Consider these numerical checkpoints for scaling, each separated clearly to avoid ambiguity.
- Standardize input formats so every recording is predictable.
- Centralize configuration values such as API endpoints and output directories.
- Implement retry logic for network failures.
- Store transcripts in a dedicated documentation branch.
- Monitor processing time and file size trends.
Each point reinforces stability. A predictable pipeline becomes a trusted internal service rather than a fragile experiment.
Turning Transcripts Into Living Documentation
The final transformation is cultural. Once transcripts are automatically generated, teams begin referencing them in tickets. They link to specific paragraphs in pull requests. They extract command sequences into official guides. Video becomes the raw material. Text becomes the maintained asset.
Over time, you may even build search tools that index transcripts directly. A simple inverted index built in Python can allow internal search across thousands of hours of recorded content. The pipeline then feeds not just documentation pages but knowledge discovery systems.
That shift changes how meetings are perceived. Recording a demo is no longer an isolated event. It is the first stage in a documentation build. Engineers begin to speak more clearly. They reference commands precisely. They know their words will become part of the written record.
From Media Archive to Searchable Knowledge
A video on a documentation pipeline built with Python and shell scripts is not complicated. It is disciplined. It treats transcription as infrastructure, formatting as code, and publishing as an automated outcome.
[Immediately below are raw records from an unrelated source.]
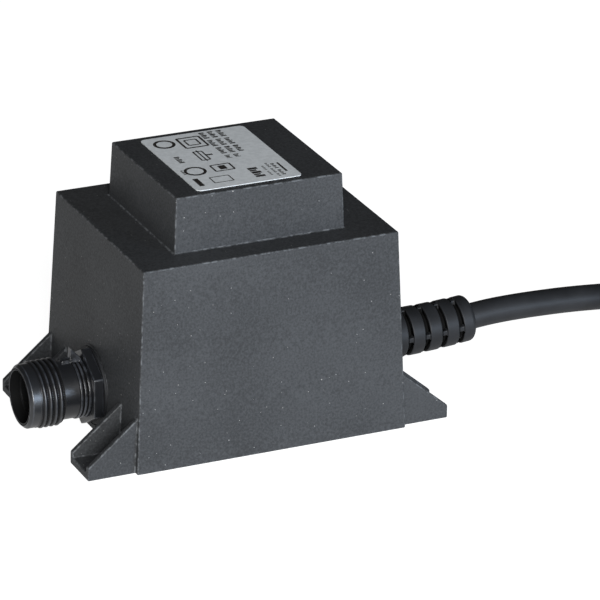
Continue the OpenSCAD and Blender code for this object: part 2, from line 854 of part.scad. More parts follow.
// Key along the top of the neck, with the ramp lug on it: steep toward the mouth, sloping to the wall
module key_lug() {
    base = (neck_r + socket_r) / 2;
    key_top = neck_r + key_h;
    translate([-wall_x, 0, axis_z])
        rotate([90, 0, 0]) {
            linear_extrude(key_w, center = true)
                polygon([
                    [-key_from, base], [-key_from, key_top], [key_h / 2 - key_to, key_top],
                    [-key_to, key_top - key_h / 2], [-key_to, base]
                ]);
            linear_extrude(lug_w, center = true)
                polygon([
                    [-key_from, base], [-key_from, key_top], [lug_lean - lug_to, key_top + lug_h],
                    [-lug_to, key_top], [-lug_to, base]
                ]);
        }
}

module contact_insert() {
    color([0.14, 0.14, 0.15])
    out_of_wall(-1, insert_back + fit_gap)
        difference() {
            cylinder(h = insert_t - fit_gap, r = socket_r - fit_gap);
            for (s = [-1, 1]) {
                translate([0, s * pin_gap / 2, -cut])
                    cylinder(h = insert_t + 2 * cut, r = pin_r + fit_gap / 2);
            }
        }
}

// Contact pin with a round tip and a collar that stops it behind the insert
module contact_pin(s) {
    color([0.85, 0.70, 0.35])
    translate([0, s * pin_gap / 2, 0])
        out_of_wall(-1, shell_back - pin_tail)
            rotate_extrude() {
                tail = insert_back - shell_back + pin_tail;
                reach = tail + insert_t + pin_reach;
                difference() {
                    union() {
                        square([pin_r, reach - pin_r]);
                        translate([0, reach - pin_r]) circle(pin_r);
                        translate([0, tail - collar_t]) square([collar_r, collar_t]);
                    }
                    translate([-2 * pin_r, 0]) square([2 * pin_r, reach + cut]);
                }
            }
}

module contact_pin_a() {
    contact_pin(-1);
}

module contact_pin_b() {
    contact_pin(1);
}

module lock_nut() {
    color([0.09, 0.09, 0.10])
    out_of_wall(-1, seal_t)
        difference() {
            cylinder(h = nut_t, r = nut_af / 2 / cos(30), $fn = 6);
            translate([0, 0, -cut]) cylinder(h = nut_t + 2 * cut, r = neck_r + fit_gap);
        }
}

module wall_seal() {
    color([0.05, 0.05, 0.05])
    out_of_wall(-1)
        difference() {
            cylinder(h = seal_t, r = seal_r);
            translate([0, 0, -cut]) cylinder(h = seal_t + 2 * cut, r = neck_r + fit_gap);
        }
}

// Places a shape on the boot's axis at a distance d from the wall, pointing along it
module on_boot(d) {
    translate(boot_point(d)) rotate([0, 90 - boot_tilt(d), 0]) children();
}

// Boot of the lead: flanges and neck at the wall, then rings joined by a slim sleeve and four bridges
module strain_relief() {
    first_end = slot_first - slot_w / 2;
    shoulder = shoulder_share * tip_len;
    color([0.13, 0.14, 0.15])
    difference() {
        union() {
            out_of_wall(1)
                rotate_extrude()
                    polygon([
                        [0, flange_at - boot_back_t], [boot_back_r, flange_at - boot_back_t],
                        [boot_back_r, flange_at], [boot_neck_r, flange_at], [boot_neck_r, fit_gap],
                        [boot_flange_r, fit_gap], [boot_flange_r, boot_flange_t],
                        [boot_r, (boot_flange_t + first_end) / 2], [boot_r, first_end], [0, first_end]
                    ]);
            for (i = [0:slot_count - 1]) {
                d = slot_first + i * slot_pitch;
                ring_d = d + slot_pitch / 2;
                on_boot(d) cylinder(h = slot_w + 2 * boot_lap, r = slot_r, center = true);
                for (a = [0:90:270]) {
                    on_boot(d)
                        rotate([0, 0, a])
                            translate([(boot_radius(d) - bridge_sink) / 2, 0, 0])
                                cube(
                                    [boot_radius(d) - bridge_sink, bridge_w, slot_w + 2 * boot_lap],
                                    center = true
                                );
                }
                if (i < slot_count - 1)
                    on_boot(ring_d)
                        cylinder(h = slot_pitch - slot_w, r = boot_radius(ring_d), center = true);
            }
            on_boot(boot_len)
                translate([0, 0, -tip_len])
                    rotate_extrude() {
                        square([boot_tip_r, tip_len - shoulder]);
                        square([boot_tip_r - shoulder, tip_len]);
                        translate([boot_tip_r - shoulder, tip_len - shoulder]) circle(shoulder);
                    }
        }
        tube(boot_axis(-bend_from, cord_d), boot_bore, bore_sides, [0, 0, -1]);
    }
}

module cord_clamp() {
    color([0.60, 0.61, 0.62])
    out_of_wall(1, clamp_at - clamp_len)
        difference() {
            cylinder(h = clamp_len, r = clamp_r);
            translate([0, 0, -cut]) cylinder(h = clamp_len + 2 * cut, r = boot_bore);
        }
}

// Sheath of the lead inside the boot and the wall, up to its stripped end
module cord_sheath() {
    color([0.11, 0.11, 0.12])
        tube(boot_axis(sheath_from, 0), cord_d / 2, cord_sides, [0, 0, -1]);
}

module mains_cord() {
    color([0.11, 0.11, 0.12]) tube(free_path, cord_d / 2, cord_sides, [0, 0, -1]);
}

module cord_coil() {
    color([0.11, 0.11, 0.12]) tube(coil_path, cord_d / 2, coil_sides, [0, 0, -1]);
}

module cord_tail() {
    color([0.11, 0.11, 0.12]) tube(tail_path, cord_d / 2, cord_sides, [0, 0, -1]);
}

// Flat two-pin plug, drawn from its own strain relief toward its face
module plug_body() {
    corner = plug_corner_share * plug_w;
    waist = (1 - plug_straight_share) * plug_l;
    color([0.10, 0.10, 0.11])
    translate(plug_at)
        rotate([90, 0, 90]) {
            cylinder(h = plug_boot_l + boot_lap, r1 = plug_boot_tip_r, r2 = plug_boot_r);
            translate([0, 0, plug_boot_l])
                intersection() {
                    rotate([90, 0, 0])
                        linear_extrude(plug_t, center = true)
                            polygon([
                                [-plug_rear_w / 2, 0], [plug_rear_w / 2, 0], [plug_w / 2, waist],
                                [plug_w / 2, plug_l], [-plug_w / 2, plug_l], [-plug_w / 2, waist]
                            ]);
                    rotate([90, 0, 90])
                        linear_extrude(plug_w, center = true)
                            polygon([
                                [-plug_rear_t / 2, 0], [plug_rear_t / 2, 0], [plug_t / 2, waist / 2],
                                [plug_t / 2, plug_l], [-plug_t / 2, plug_l], [-plug_t / 2, waist / 2]
                            ]);
                    linear_extrude(plug_l)
                        polygon([
                            [-plug_w / 2, 0], [corner - plug_w / 2, -plug_t / 2],
                            [plug_w / 2 - corner, -plug_t / 2], [plug_w / 2, 0],
                            [plug_w / 2 - corner, plug_t / 2], [corner - plug_w / 2, plug_t / 2]
                        ]);
                }
        }
}

module plug_pin(s) {
    tip = prong_round_share * prong_r;
    color([0.72, 0.70, 0.66])
    translate([plug_at[0] + plug_boot_l + plug_l, plug_at[1] + s * prong_gap / 2, plug_at[2]])
        rotate([0, 90, 0])
            rotate_extrude()
                polygon([
                    [0, 0], [prong_r, 0], [prong_r, prong_l - tip], [prong_r - tip, prong_l], [0, prong_l]
                ]);
}

module plug_pin_a() {
    plug_pin(-1);
}

module plug_pin_b() {
    plug_pin(1);
}

housing();
rating_label();
potting_resin();
core_e();
core_i();
coil_former();
primary_winding();
secondary_winding();
primary_tape();
secondary_tape();
thermal_cutout();
tag_live();
tag_neutral();
tag_out_a();
tag_out_b();
lead_live();
lead_neutral();
lead_out_a();
lead_out_b();
socket_shell();
contact_insert();
contact_pin_a();
contact_pin_b();
lock_nut();
wall_seal();
strain_relief();
cord_clamp();
cord_sheath();
mains_cord();
cord_coil();
cord_tail();
plug_body();
plug_pin_a();
plug_pin_b();
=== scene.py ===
import json
import math

import bmesh
import bpy
from bpy.props import FloatProperty, FloatVectorProperty, IntProperty, PointerProperty
from mathutils import Euler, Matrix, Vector


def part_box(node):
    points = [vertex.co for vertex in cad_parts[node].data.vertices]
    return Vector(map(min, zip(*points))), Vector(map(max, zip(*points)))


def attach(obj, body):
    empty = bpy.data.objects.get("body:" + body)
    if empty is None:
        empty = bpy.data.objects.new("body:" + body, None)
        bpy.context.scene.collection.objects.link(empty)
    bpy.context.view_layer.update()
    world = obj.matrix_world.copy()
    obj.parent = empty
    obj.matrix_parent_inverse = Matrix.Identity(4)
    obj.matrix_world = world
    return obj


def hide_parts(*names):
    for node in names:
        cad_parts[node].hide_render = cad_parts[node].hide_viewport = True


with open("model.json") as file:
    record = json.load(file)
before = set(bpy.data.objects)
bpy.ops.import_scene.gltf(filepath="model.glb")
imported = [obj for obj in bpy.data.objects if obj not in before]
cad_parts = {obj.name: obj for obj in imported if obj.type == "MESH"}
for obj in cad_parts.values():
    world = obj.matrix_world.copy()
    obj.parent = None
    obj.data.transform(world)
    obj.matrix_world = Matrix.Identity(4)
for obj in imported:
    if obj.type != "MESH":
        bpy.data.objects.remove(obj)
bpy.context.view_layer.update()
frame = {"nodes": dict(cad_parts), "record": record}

bl_info = {
    "name": "Potted Transformer",
    "version": (1, 0, 0),
    "blender": (4, 5, 0),
    "location": "3D View > Sidebar > Transformer",
    "description": "Finishes, thread, rating label and mains lead of a potted outdoor transformer",
    "category": "Object",
}

MM = 0.001
UP = Vector((0, 0, 1))

# The lead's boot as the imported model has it, in millimetres: the wall that it leaves and the height of its
# axis there, its length, and the bend that lifts its end
BOOT_WALL = 36.970588
BOOT_HEIGHT = 12.0
BOOT_LENGTH = 33.6
BEND_FROM = 9.0
BEND_RISE = 1.1


# Shader maths

class Signal:
    """A shader socket that can be written in sums"""

    def __init__(self, look, socket):
        self.look = look
        self.socket = socket

    def __add__(self, other):
        return self.look.math("ADD", self, other)

    __radd__ = __add__

    def __sub__(self, other):
        return self.look.math("SUBTRACT", self, other)

    def __rsub__(self, other):
        return self.look.math("SUBTRACT", other, self)

    def __mul__(self, other):
        return self.look.math("MULTIPLY", self, other)

    __rmul__ = __mul__

    def __gt__(self, other):
        return self.look.math("GREATER_THAN", self, other)

    def __lt__(self, other):
        return self.look.math("LESS_THAN", self, other)

    def __abs__(self):
        return self.look.math("ABSOLUTE", self)


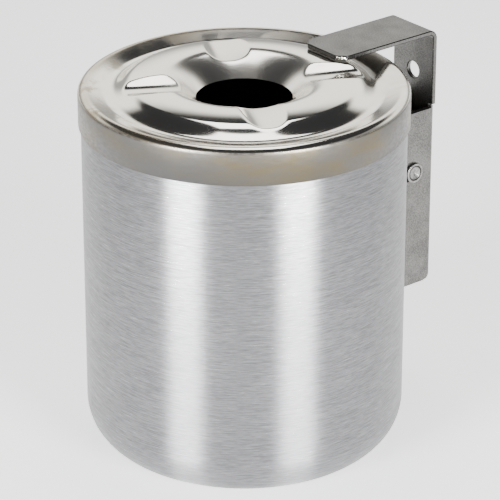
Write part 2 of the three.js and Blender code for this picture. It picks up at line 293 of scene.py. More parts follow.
def round_edges(obj, width, material=-1, left_sharp=lambda middle: False):
    """A small bevel on sheared edges, in a material slot of its own if one is given.

    Edges whose middle is in the left_sharp region stay as they are.
    """
    edges = bmesh.new()
    edges.from_mesh(obj.data)
    weight = edges.edges.layers.float.new("bevel_weight_edge")
    for edge in edges.edges:
        sharp = len(edge.link_faces) == 2 and edge.calc_face_angle() > SHARP_EDGE
        if sharp and not left_sharp((edge.verts[0].co + edge.verts[1].co) / 2):
            edge[weight] = 1.0
    edges.to_mesh(obj.data)
    edges.free()
    modifier = obj.modifiers.new("edge", "BEVEL")
    modifier.width = width
    modifier.segments = 2
    modifier.limit_method = "WEIGHT"
    modifier.use_clamp_overlap = False
    modifier.harden_normals = True
    modifier.material = material
    return obj


def turned_to(axis, centre):
    """A matrix that turns Z to the X or Y axis, with its origin at the centre."""
    turn = Matrix.Rotation(math.pi / 2, 4, "Y") if axis == "X" else Matrix.Rotation(-math.pi / 2, 4, "X")
    return Matrix.Translation(centre) @ turn


def rod(name, axis, centre, diameter, length):
    """A plain round cutter along an axis."""
    radius, end = diameter / 2, length / 2
    profile = [(0, -end), (radius, -end), (radius, end), (0, end)]
    return revolved(name, profile, HOLE_STEPS, turned_to(axis, centre))


def block(name, low, high):
    """A box cutter between two corners."""
    outline = [(low[0], low[1]), (high[0], low[1]), (high[0], high[1]), (low[0], high[1])]
    return prism(name, outline, low[2], high[2], upright)


def finish_piece(obj, node, body, slot, *materials):
    """The piece takes its materials, stands for its CAD node and rides on its body."""
    obj.data.materials.clear()
    for material in materials:
        obj.data.materials.append(material)
    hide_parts(node)
    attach(obj, body)
    return obj


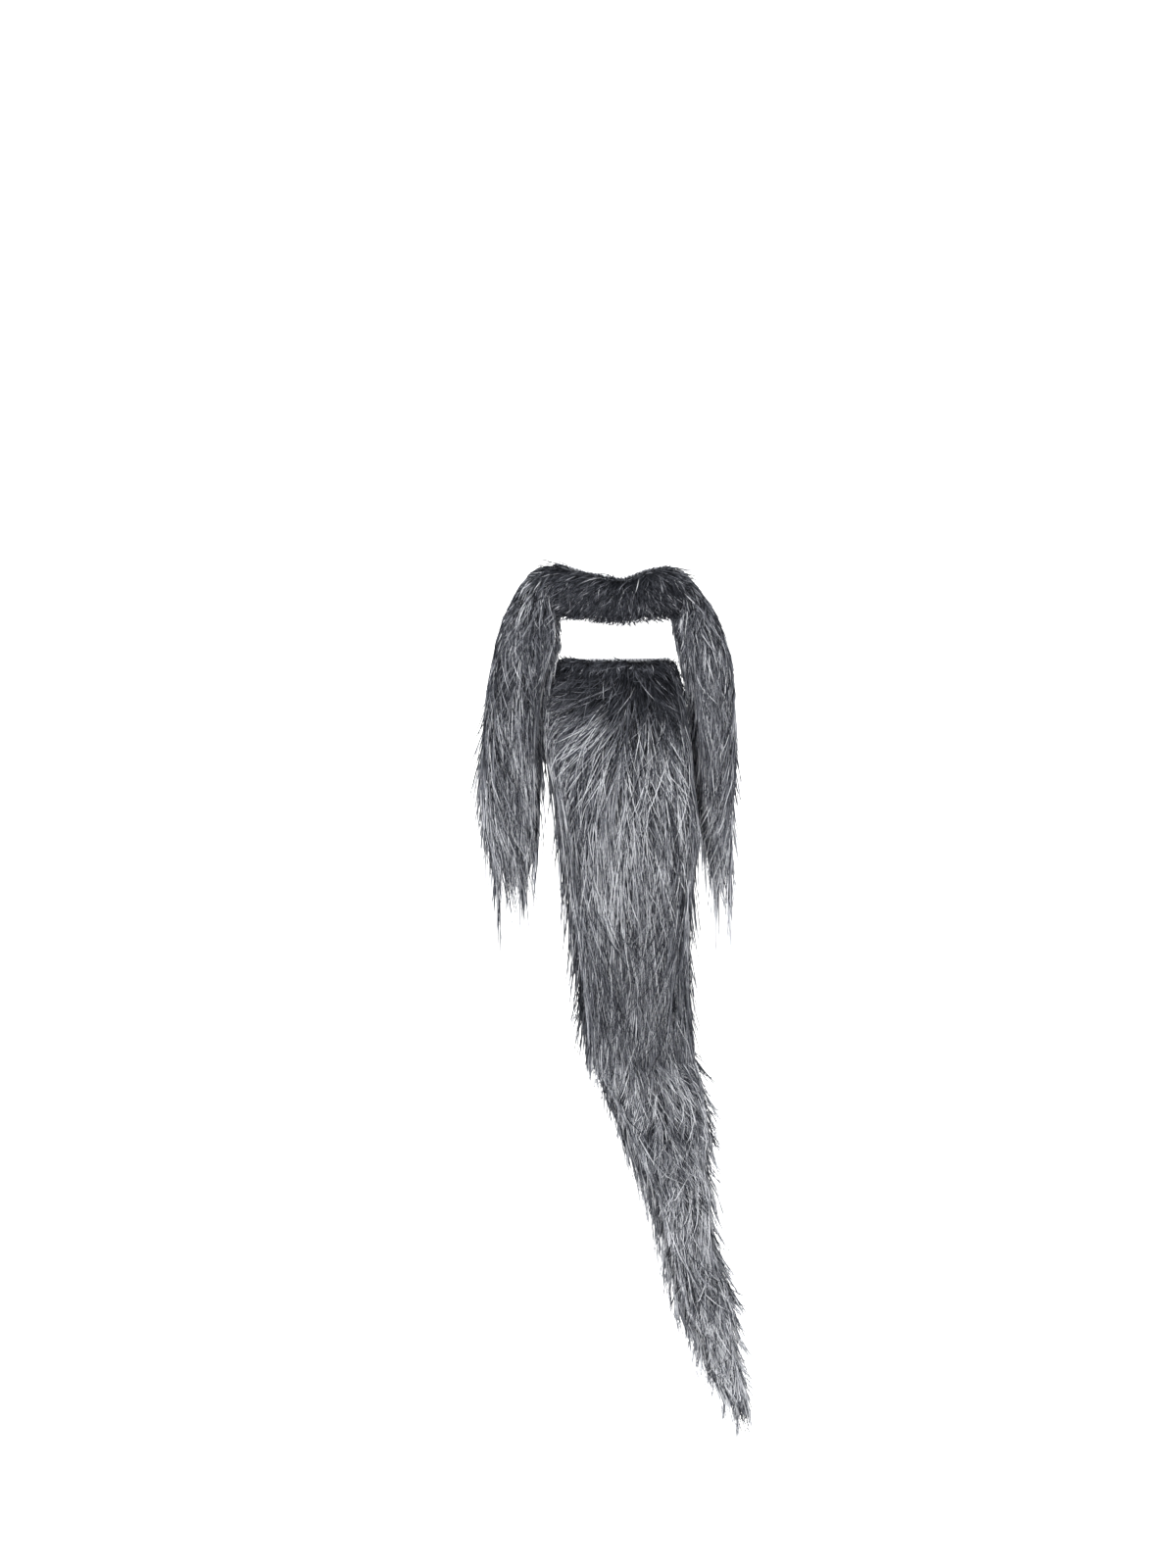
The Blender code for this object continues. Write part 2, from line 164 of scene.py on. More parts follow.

Each recording moves through predictable stages until it lands in a repository as structured, searchable text.
Once that loop is closed, knowledge stops fading into forgotten folders. It becomes version-controlled, indexed, and accessible. The combination of shell orchestration, Python processing, and automated subtitle generation transforms media from passive storage into active documentation. That is the quiet power of automation applied to recorded experience.